» Short exercise:
The data below holds a line containing "Continue the Blender" and a line containing "faces, midrib_finish, uv)"; please quote exactly those two lines and every line between them, and nothing else.
══ Material for the task
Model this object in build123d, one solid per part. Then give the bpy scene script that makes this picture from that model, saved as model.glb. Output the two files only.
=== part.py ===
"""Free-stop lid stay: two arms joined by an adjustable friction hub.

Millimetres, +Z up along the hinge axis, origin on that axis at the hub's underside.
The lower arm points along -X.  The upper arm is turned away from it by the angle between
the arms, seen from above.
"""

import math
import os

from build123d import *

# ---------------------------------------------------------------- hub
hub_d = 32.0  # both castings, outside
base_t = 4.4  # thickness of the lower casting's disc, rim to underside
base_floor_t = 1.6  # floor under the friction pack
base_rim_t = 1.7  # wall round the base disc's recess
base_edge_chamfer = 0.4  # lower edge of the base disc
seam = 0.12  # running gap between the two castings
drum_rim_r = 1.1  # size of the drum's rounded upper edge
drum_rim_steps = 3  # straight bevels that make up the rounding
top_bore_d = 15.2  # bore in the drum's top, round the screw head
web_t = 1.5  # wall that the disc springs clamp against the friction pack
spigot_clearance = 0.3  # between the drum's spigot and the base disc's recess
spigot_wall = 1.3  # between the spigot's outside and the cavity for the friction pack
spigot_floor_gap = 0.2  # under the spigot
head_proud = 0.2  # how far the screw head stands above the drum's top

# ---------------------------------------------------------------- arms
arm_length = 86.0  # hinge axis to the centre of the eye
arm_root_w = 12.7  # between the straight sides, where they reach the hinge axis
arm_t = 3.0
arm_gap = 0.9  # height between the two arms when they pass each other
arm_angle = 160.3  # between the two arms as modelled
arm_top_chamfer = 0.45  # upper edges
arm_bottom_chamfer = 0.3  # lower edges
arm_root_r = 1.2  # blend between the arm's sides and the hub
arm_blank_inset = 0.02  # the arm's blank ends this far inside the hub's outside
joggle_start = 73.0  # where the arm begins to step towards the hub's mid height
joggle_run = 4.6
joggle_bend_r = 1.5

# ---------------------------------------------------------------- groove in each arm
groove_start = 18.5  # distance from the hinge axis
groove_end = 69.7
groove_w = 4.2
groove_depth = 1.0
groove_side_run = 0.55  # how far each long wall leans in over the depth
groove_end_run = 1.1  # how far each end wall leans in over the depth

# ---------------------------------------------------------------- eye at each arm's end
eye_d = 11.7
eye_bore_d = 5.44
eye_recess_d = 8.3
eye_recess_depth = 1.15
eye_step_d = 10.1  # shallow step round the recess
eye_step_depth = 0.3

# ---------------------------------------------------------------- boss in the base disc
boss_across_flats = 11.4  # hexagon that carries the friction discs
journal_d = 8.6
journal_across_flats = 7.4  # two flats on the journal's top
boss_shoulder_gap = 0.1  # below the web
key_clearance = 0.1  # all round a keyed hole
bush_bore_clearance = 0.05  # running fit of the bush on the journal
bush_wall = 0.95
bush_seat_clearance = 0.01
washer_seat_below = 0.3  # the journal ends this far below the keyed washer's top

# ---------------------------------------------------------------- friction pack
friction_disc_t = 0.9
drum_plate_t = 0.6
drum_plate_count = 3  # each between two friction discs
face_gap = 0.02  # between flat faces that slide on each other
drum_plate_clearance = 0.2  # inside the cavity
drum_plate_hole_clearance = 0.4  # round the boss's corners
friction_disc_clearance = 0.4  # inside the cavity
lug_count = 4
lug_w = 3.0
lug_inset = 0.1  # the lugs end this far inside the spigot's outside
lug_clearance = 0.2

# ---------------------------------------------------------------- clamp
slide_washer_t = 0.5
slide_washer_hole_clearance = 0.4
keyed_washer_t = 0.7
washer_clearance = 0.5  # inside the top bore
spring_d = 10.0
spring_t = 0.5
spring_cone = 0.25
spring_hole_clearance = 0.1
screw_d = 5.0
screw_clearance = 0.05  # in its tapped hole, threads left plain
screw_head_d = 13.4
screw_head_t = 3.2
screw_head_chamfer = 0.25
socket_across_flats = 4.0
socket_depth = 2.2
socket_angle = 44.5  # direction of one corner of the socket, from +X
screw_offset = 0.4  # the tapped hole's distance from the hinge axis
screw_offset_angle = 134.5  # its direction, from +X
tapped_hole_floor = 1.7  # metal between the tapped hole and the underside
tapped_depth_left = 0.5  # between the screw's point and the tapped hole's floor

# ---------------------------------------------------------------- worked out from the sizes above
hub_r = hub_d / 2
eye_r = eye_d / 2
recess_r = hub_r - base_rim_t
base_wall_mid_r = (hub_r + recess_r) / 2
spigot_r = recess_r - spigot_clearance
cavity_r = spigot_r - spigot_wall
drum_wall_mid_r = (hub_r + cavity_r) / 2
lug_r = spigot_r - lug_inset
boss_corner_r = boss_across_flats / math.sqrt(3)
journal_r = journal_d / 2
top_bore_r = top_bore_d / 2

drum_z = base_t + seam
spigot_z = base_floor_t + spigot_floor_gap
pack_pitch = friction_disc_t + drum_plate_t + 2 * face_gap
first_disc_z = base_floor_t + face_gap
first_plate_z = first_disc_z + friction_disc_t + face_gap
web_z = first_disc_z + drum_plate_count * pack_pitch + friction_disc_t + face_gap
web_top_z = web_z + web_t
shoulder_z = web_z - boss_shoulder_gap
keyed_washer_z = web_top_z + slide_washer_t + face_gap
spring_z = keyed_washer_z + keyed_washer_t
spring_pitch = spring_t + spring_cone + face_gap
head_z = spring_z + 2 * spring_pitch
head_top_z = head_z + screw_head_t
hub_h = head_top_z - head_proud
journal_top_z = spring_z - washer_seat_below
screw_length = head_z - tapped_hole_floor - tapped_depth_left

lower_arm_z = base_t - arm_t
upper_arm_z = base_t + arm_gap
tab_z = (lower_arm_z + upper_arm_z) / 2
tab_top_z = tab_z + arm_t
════
══ Material for the task
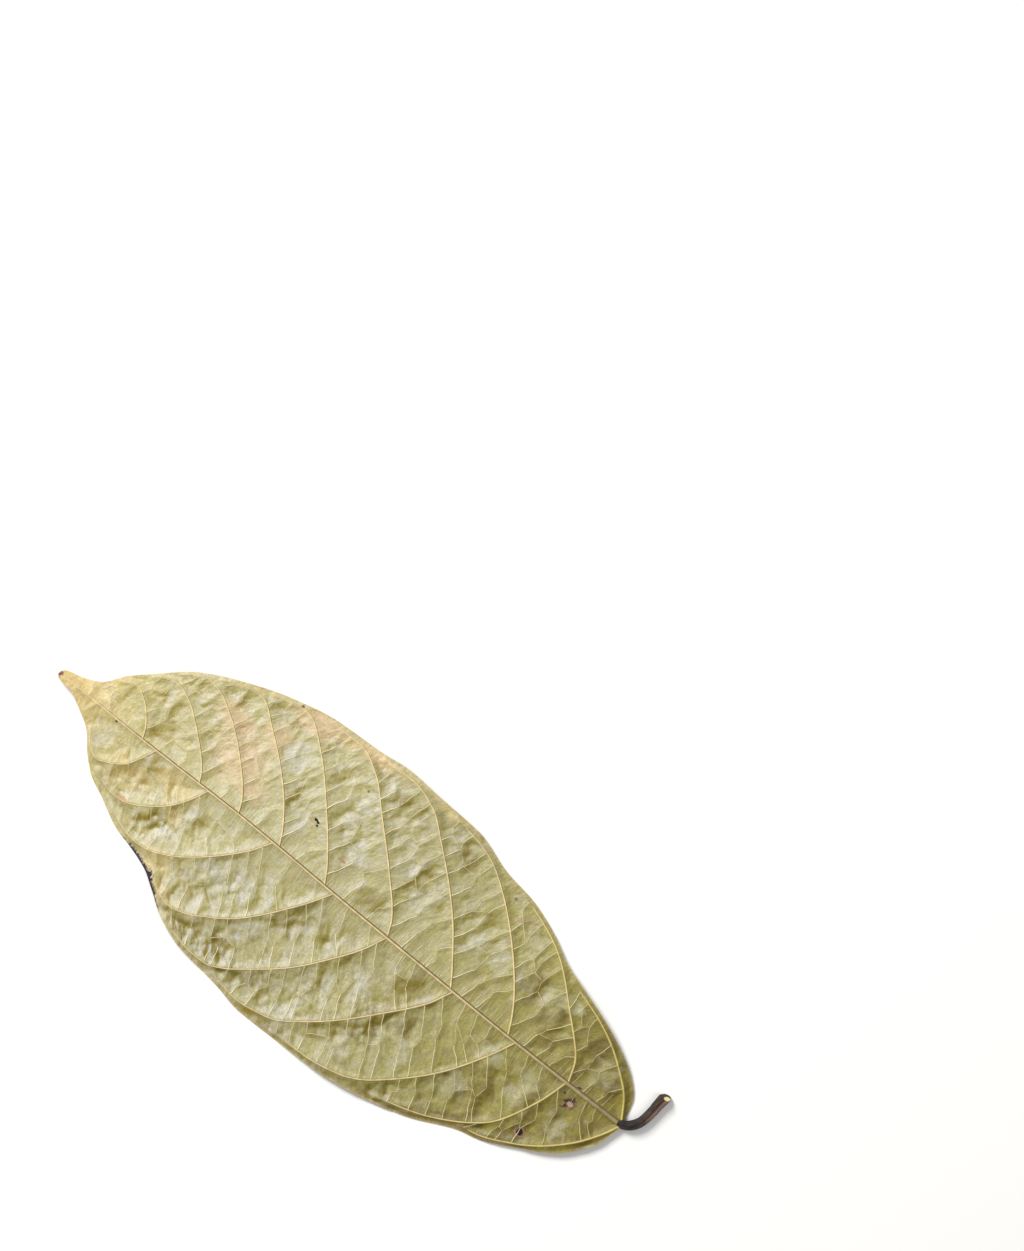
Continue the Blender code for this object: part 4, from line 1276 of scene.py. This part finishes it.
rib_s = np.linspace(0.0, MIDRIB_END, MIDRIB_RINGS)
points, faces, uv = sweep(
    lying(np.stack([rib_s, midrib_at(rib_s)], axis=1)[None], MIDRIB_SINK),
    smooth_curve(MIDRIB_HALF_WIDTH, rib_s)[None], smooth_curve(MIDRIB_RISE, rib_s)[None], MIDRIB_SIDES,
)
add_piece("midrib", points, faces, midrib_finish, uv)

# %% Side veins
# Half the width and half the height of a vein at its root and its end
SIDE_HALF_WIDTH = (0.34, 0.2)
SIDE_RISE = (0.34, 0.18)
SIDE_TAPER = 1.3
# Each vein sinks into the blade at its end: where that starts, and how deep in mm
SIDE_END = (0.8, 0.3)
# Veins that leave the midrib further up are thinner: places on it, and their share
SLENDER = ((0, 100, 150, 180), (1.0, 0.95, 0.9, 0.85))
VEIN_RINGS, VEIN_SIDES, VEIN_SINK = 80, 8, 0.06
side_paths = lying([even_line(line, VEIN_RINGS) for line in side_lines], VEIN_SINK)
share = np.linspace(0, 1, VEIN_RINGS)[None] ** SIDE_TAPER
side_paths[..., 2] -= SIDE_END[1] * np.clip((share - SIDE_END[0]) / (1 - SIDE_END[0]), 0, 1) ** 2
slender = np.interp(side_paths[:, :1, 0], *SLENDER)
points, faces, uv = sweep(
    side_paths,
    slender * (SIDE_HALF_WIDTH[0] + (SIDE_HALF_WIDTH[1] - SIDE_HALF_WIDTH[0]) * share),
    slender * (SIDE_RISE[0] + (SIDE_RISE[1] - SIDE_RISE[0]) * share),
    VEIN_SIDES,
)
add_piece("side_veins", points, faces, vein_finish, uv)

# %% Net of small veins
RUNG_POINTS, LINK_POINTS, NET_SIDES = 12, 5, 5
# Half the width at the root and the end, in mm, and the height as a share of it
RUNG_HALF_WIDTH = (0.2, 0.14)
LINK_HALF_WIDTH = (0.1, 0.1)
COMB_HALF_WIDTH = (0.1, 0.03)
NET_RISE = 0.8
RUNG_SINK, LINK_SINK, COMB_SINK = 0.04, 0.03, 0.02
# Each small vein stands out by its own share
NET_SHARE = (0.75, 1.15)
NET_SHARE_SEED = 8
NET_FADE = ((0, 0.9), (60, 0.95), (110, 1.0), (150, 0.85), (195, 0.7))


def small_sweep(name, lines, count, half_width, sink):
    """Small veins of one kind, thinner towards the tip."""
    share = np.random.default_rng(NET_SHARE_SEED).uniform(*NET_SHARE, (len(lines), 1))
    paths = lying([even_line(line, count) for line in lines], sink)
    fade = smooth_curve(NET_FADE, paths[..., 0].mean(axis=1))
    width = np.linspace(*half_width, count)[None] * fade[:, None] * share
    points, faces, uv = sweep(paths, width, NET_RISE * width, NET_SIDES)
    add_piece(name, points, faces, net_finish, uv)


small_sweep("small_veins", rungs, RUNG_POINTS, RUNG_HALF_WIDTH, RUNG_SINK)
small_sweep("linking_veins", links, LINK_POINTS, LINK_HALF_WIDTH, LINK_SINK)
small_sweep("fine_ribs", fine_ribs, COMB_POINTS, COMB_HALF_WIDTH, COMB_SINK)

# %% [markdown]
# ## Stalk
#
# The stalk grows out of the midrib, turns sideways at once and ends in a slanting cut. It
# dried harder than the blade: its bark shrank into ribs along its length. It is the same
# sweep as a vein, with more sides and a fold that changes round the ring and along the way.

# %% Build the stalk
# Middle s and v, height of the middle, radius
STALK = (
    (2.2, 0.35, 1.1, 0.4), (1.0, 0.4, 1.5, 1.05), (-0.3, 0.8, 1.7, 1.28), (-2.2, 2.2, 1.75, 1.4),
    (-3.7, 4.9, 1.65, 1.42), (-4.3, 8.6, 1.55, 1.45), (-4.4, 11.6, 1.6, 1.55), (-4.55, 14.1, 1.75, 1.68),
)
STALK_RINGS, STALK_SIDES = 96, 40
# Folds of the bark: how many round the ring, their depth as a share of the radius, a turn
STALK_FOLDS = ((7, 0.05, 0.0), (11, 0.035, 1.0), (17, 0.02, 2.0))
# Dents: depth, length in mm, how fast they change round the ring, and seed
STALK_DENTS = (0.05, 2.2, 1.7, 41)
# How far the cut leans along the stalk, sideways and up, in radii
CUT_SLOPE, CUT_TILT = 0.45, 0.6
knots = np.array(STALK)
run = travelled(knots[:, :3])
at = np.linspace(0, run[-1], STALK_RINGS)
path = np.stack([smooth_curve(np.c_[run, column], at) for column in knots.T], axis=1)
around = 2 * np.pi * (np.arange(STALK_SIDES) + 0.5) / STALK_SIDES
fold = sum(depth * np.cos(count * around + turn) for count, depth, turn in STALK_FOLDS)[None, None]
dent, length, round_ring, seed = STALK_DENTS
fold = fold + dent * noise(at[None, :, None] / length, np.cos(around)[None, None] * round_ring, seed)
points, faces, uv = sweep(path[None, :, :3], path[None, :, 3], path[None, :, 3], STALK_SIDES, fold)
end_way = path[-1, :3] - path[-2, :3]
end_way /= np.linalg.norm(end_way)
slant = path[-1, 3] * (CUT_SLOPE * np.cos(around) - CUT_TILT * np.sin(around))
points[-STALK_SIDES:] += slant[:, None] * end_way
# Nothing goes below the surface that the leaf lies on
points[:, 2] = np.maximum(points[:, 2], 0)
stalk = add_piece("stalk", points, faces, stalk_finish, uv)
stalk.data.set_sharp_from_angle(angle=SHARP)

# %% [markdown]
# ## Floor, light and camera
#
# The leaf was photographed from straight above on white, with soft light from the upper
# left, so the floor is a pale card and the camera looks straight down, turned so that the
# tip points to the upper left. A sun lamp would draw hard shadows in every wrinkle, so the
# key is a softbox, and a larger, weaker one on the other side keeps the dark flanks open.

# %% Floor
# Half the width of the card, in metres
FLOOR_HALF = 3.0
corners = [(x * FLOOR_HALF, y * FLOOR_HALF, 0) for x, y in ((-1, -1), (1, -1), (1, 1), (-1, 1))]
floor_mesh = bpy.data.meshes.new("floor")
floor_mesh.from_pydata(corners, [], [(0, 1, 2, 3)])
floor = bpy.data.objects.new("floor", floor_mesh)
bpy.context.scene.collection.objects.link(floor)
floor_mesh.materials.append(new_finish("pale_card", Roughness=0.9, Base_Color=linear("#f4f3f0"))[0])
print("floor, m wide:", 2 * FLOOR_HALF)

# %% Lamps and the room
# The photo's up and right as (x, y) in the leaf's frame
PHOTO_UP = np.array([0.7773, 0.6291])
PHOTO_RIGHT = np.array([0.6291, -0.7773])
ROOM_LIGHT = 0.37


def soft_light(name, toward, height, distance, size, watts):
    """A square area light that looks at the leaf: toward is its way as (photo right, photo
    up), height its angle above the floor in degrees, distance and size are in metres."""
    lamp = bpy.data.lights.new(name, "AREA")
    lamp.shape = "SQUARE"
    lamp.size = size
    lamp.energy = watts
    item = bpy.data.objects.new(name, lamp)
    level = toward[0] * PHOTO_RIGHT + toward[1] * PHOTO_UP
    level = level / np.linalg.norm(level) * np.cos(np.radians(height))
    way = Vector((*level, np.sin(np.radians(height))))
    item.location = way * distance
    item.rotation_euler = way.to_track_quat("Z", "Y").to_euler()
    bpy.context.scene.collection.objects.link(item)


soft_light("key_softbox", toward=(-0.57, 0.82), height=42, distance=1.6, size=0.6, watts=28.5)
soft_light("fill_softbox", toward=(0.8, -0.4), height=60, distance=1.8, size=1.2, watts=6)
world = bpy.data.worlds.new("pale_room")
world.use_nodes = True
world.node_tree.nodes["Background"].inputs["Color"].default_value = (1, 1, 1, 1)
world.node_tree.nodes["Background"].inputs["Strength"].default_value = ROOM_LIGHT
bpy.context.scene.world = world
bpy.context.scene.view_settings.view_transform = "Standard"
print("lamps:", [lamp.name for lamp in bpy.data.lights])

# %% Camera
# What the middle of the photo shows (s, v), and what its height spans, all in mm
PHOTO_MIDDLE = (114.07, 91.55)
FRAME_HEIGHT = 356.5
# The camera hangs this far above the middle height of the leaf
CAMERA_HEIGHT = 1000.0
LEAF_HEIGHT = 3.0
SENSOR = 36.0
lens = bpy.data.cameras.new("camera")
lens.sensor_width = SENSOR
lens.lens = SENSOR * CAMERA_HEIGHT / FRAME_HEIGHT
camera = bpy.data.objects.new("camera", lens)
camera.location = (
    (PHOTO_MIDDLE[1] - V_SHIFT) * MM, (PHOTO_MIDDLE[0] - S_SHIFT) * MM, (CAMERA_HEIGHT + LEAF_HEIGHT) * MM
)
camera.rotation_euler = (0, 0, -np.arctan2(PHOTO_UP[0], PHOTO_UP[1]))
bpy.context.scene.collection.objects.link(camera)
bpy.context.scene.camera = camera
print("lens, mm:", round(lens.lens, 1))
════
» Solution to this exercise:
Continue the Blender code for this object: part 4, from line 1276 of scene.py. This part finishes it.
rib_s = np.linspace(0.0, MIDRIB_END, MIDRIB_RINGS)
points, faces, uv = sweep(
    lying(np.stack([rib_s, midrib_at(rib_s)], axis=1)[None], MIDRIB_SINK),
    smooth_curve(MIDRIB_HALF_WIDTH, rib_s)[None], smooth_curve(MIDRIB_RISE, rib_s)[None], MIDRIB_SIDES,
)
add_piece("midrib", points, faces, midrib_finish, uv)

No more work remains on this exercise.